One look at R.O.T.O.R.'s IMDb page, (which the film currently sports a rating of 2.3/10) would tell you that we are not dealing with high art here. We aren't. But the truth is that this is a case where the phrase "so bad, it's good" rings true to the fullest. Yes, it is bad, and the cheese factor is through the roof. But it is the very things which make it "bad", that make it impossible to turn off. This movie is a lot of fun, for all of the wrong reasons. It seems as if the lead actor, Richard Gesswin, who portrays "Barrett Coldyron" had all of his lines overdubbed in post by another person. So sometimes, it is difficult to differentiate narration from on-sight dialogue. Granted there are parts of the film that do feature character narration, but when said narration transitions to a regular scene of dialogue, much of the dialogue still "feels" like scene narration. This gives R.O.T.O.R. a real "spotty" feel, that often results in unintentional comedy. Not to mention that most of the film's dialogue just tries a little too hard to be funny and witty.
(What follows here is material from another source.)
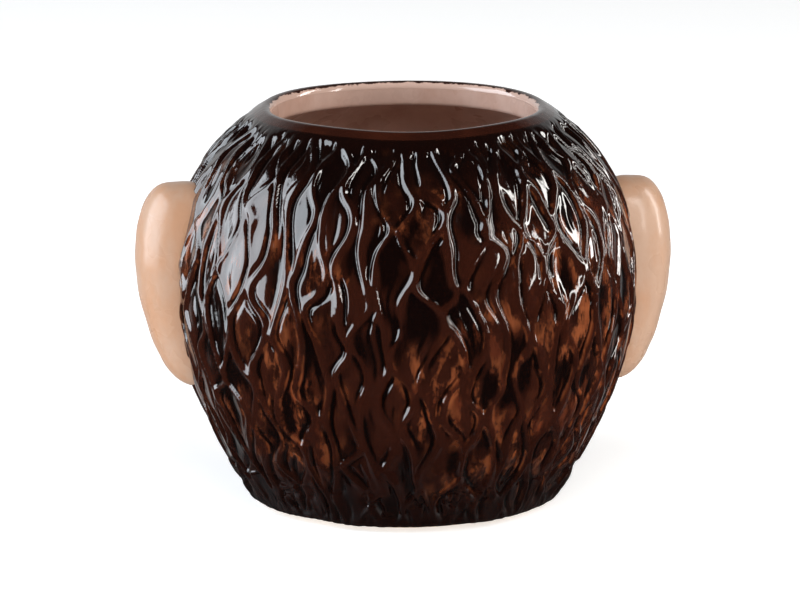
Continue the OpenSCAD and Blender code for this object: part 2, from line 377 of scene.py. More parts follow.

There are many lines that you are likely to remember here, simply because they are just too ridiculous. But perhaps the most funny thing about R.O.T.O.R. is that the overdubbed Coldyron dialogue makes him sound like a Wild West cowboy of epic proportions. Way more tough than he actually is.
Simply put, R.O.T.O.R. is just silly fun and nothing more than that. It's bad, but who cares? At least it's fun, just as long as you don't take it seriously. And with a plot such as this one, should it be taken seriously, anyway? I put R.O.T.O.R. in the same category along the lines of NAIL GUN MASSACRE. Coincidently both shot locally in Texas, and both so silly, and over the top, that they are rendered enjoyable, on account of their absurdity.